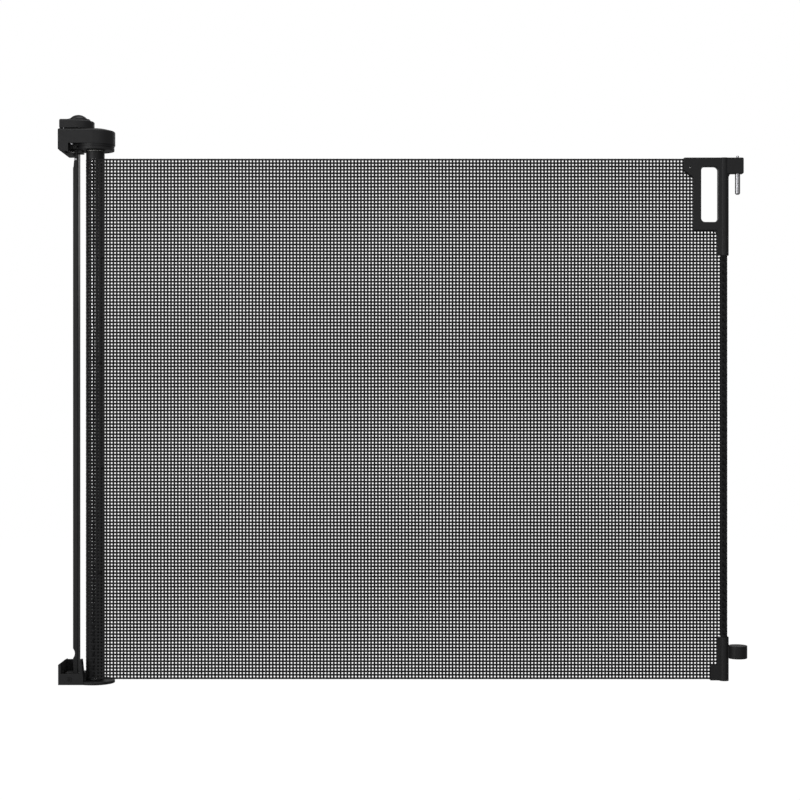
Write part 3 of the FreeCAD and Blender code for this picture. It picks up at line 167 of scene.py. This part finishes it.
class Surface:
    """A material under construction around one Principled shader."""

    def __init__(self, name: str) -> None:
        """Starts a material of the given name."""
        self.material = bpy.data.materials.new(name)
        self.material.use_nodes = True
        self.tree = self.material.node_tree
        self.shader = self.tree.nodes["Principled BSDF"]
        self.place = self.tree.nodes.new("ShaderNodeTexCoord").outputs["Object"]

    def node(
        self, kind: str, settings: dict[str, Any] | None = None, **sockets: Any
    ) -> bpy.types.Node:
        """Adds a node.

        Args:
            kind: The node's type.
            settings: Properties that are set first.
            **sockets: Values or links of its inputs, with spaces written as underscores.

        Returns:
            The node.
        """
        made = self.tree.nodes.new(kind)
        for name, value in (settings or {}).items():
            setattr(made, name, value)
        for name, value in sockets.items():
            self.feed(made.inputs[name.replace("_", " ")], value)
        return made

    def feed(self, slot: bpy.types.NodeSocket, value: Any) -> None:
        """Links or sets one input.

        Args:
            slot: The input.
            value: A channel, an output socket or a plain value.
        """
        if isinstance(value, Channel):
            self.tree.links.new(value.socket, slot)
        elif isinstance(value, bpy.types.NodeSocket):
            self.tree.links.new(value, slot)
        else:
            slot.default_value = value

    def noise(
        self, grain: float, stretch: Sequence[float] = (1, 1, 1), detail: float = 2.0
    ) -> Channel:
        """A cloudy pattern from 0 to 1 whose patches are about `grain` metres across.

        Args:
            grain: Size of the patches.
            stretch: How many times longer they are along each axis.
            detail: Octaves of finer pattern.

        Returns:
            The pattern.
        """
        scale = [1 / (grain * part) for part in stretch]
        mapped = self.node("ShaderNodeMapping", Vector=self.place, Scale=scale)
        cloud = self.node("ShaderNodeTexNoise", Vector=mapped.outputs[0], Scale=1.0, Detail=detail)
        return Channel(self.tree, cloud.outputs["Fac"])

    def tint(self, low: Sequence[float], high: Sequence[float], share: Channel) -> None:
        """Colours the surface between two colours.

        Args:
            low: Colour where the share is 0.
            high: Colour where the share is 1.
            share: The pattern that chooses between them.
        """
        mix = self.node("ShaderNodeMix", {"data_type": "RGBA"})
        self.feed(mix.inputs["Factor"], share)
        self.feed(mix.inputs[6], (*low, 1.0))
        self.feed(mix.inputs[7], (*high, 1.0))
        self.feed(self.shader.inputs["Base Color"], mix.outputs[2])

    def relief(self, height: Channel, depth: float) -> None:
        """Roughens the surface.

        Args:
            height: The pattern that stands up.
            depth: Its height in metres.
        """
        bump = self.node("ShaderNodeBump", Strength=1.0, Distance=depth, Height=height)
        self.feed(self.shader.inputs["Normal"], bump.outputs[0])

    def constants(self, **values: Any) -> None:
        """Sets shader inputs that are the same all over the surface."""
        for name, value in values.items():
            self.shader.inputs[name.replace("_", " ")].default_value = value


# ------------------------------------------------------------------------- finishes


@dataclass(frozen=True)
class Moulding:
    """Moulded plastic: a fine satin grain with faint flow marks."""

    name: str
    colour: tuple[float, float, float]
    roughness: float
    grain: float = 0.0007
    grain_depth: float = 0.00003
    shine: float = 0.28

    def make(self) -> bpy.types.Material:
        """Builds the material."""
        surface = Surface(self.name)
        cloud = surface.noise(0.012, detail=3.0)
        flow = surface.noise(0.0035, stretch=(1, 1, 7))
        fine = surface.noise(self.grain)
        mark = 0.5 * cloud + 0.3 * flow + 0.2 * fine
        low = [part * 0.72 for part in self.colour]
        high = [part * 1.32 for part in self.colour]
        surface.tint(low, high, mark)
        surface.feed(surface.shader.inputs["Roughness"], self.roughness - 0.08 + 0.16 * mark)
        surface.relief(fine + 0.4 * flow, self.grain_depth)
        surface.constants(Specular_IOR_Level=self.shine)
        return surface.material


@dataclass(frozen=True)
class PowderCoat:
    """Powder-coated aluminium with a slight orange peel."""

    name: str
    colour: tuple[float, float, float]

    def make(self) -> bpy.types.Material:
        """Builds the material."""
        surface = Surface(self.name)
        peel = surface.noise(0.0014)
        long_marks = surface.noise(0.003, stretch=(1, 1, 25))
        low = [part * 0.8 for part in self.colour]
        high = [part * 1.25 for part in self.colour]
        surface.tint(low, high, 0.6 * long_marks + 0.4 * peel)
        surface.feed(surface.shader.inputs["Roughness"], 0.4 + 0.14 * long_marks)
        surface.relief(peel, 0.00004)
        surface.constants(Specular_IOR_Level=0.3)
        return surface.material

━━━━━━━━

#### Your objective:
Copy the material above, line for line.

#### Solution:
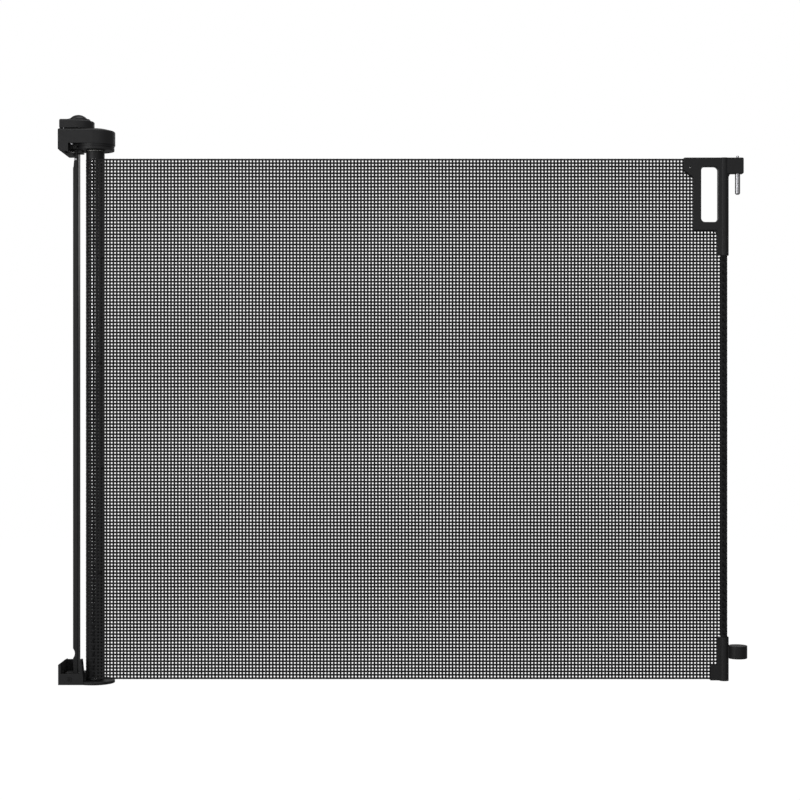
Write part 3 of the FreeCAD and Blender code for this picture. It picks up at line 167 of scene.py. This part finishes it.
class Surface:
    """A material under construction around one Principled shader."""

    def __init__(self, name: str) -> None:
        """Starts a material of the given name."""
        self.material = bpy.data.materials.new(name)
        self.material.use_nodes = True
        self.tree = self.material.node_tree
        self.shader = self.tree.nodes["Principled BSDF"]
        self.place = self.tree.nodes.new("ShaderNodeTexCoord").outputs["Object"]

    def node(
        self, kind: str, settings: dict[str, Any] | None = None, **sockets: Any
    ) -> bpy.types.Node:
        """Adds a node.

        Args:
            kind: The node's type.
            settings: Properties that are set first.
            **sockets: Values or links of its inputs, with spaces written as underscores.

        Returns:
            The node.
        """
        made = self.tree.nodes.new(kind)
        for name, value in (settings or {}).items():
            setattr(made, name, value)
        for name, value in sockets.items():
            self.feed(made.inputs[name.replace("_", " ")], value)
        return made

    def feed(self, slot: bpy.types.NodeSocket, value: Any) -> None:
        """Links or sets one input.

        Args:
            slot: The input.
            value: A channel, an output socket or a plain value.
        """
        if isinstance(value, Channel):
            self.tree.links.new(value.socket, slot)
        elif isinstance(value, bpy.types.NodeSocket):
            self.tree.links.new(value, slot)
        else:
            slot.default_value = value

    def noise(
        self, grain: float, stretch: Sequence[float] = (1, 1, 1), detail: float = 2.0
    ) -> Channel:
        """A cloudy pattern from 0 to 1 whose patches are about `grain` metres across.

        Args:
            grain: Size of the patches.
            stretch: How many times longer they are along each axis.
            detail: Octaves of finer pattern.

        Returns:
            The pattern.
        """
        scale = [1 / (grain * part) for part in stretch]
        mapped = self.node("ShaderNodeMapping", Vector=self.place, Scale=scale)
        cloud = self.node("ShaderNodeTexNoise", Vector=mapped.outputs[0], Scale=1.0, Detail=detail)
        return Channel(self.tree, cloud.outputs["Fac"])

    def tint(self, low: Sequence[float], high: Sequence[float], share: Channel) -> None:
        """Colours the surface between two colours.

        Args:
            low: Colour where the share is 0.
            high: Colour where the share is 1.
            share: The pattern that chooses between them.
        """
        mix = self.node("ShaderNodeMix", {"data_type": "RGBA"})
        self.feed(mix.inputs["Factor"], share)
        self.feed(mix.inputs[6], (*low, 1.0))
        self.feed(mix.inputs[7], (*high, 1.0))
        self.feed(self.shader.inputs["Base Color"], mix.outputs[2])

    def relief(self, height: Channel, depth: float) -> None:
        """Roughens the surface.

        Args:
            height: The pattern that stands up.
            depth: Its height in metres.
        """
        bump = self.node("ShaderNodeBump", Strength=1.0, Distance=depth, Height=height)
        self.feed(self.shader.inputs["Normal"], bump.outputs[0])

    def constants(self, **values: Any) -> None:
        """Sets shader inputs that are the same all over the surface."""
        for name, value in values.items():
            self.shader.inputs[name.replace("_", " ")].default_value = value


# ------------------------------------------------------------------------- finishes


@dataclass(frozen=True)
class Moulding:
    """Moulded plastic: a fine satin grain with faint flow marks."""

    name: str
    colour: tuple[float, float, float]
    roughness: float
    grain: float = 0.0007
    grain_depth: float = 0.00003
    shine: float = 0.28

    def make(self) -> bpy.types.Material:
        """Builds the material."""
        surface = Surface(self.name)
        cloud = surface.noise(0.012, detail=3.0)
        flow = surface.noise(0.0035, stretch=(1, 1, 7))
        fine = surface.noise(self.grain)
        mark = 0.5 * cloud + 0.3 * flow + 0.2 * fine
        low = [part * 0.72 for part in self.colour]
        high = [part * 1.32 for part in self.colour]
        surface.tint(low, high, mark)
        surface.feed(surface.shader.inputs["Roughness"], self.roughness - 0.08 + 0.16 * mark)
        surface.relief(fine + 0.4 * flow, self.grain_depth)
        surface.constants(Specular_IOR_Level=self.shine)
        return surface.material


@dataclass(frozen=True)
class PowderCoat:
    """Powder-coated aluminium with a slight orange peel."""

    name: str
    colour: tuple[float, float, float]

    def make(self) -> bpy.types.Material:
        """Builds the material."""
        surface = Surface(self.name)
        peel = surface.noise(0.0014)
        long_marks = surface.noise(0.003, stretch=(1, 1, 25))
        low = [part * 0.8 for part in self.colour]
        high = [part * 1.25 for part in self.colour]
        surface.tint(low, high, 0.6 * long_marks + 0.4 * peel)
        surface.feed(surface.shader.inputs["Roughness"], 0.4 + 0.14 * long_marks)
        surface.relief(peel, 0.00004)
        surface.constants(Specular_IOR_Level=0.3)
        return surface.material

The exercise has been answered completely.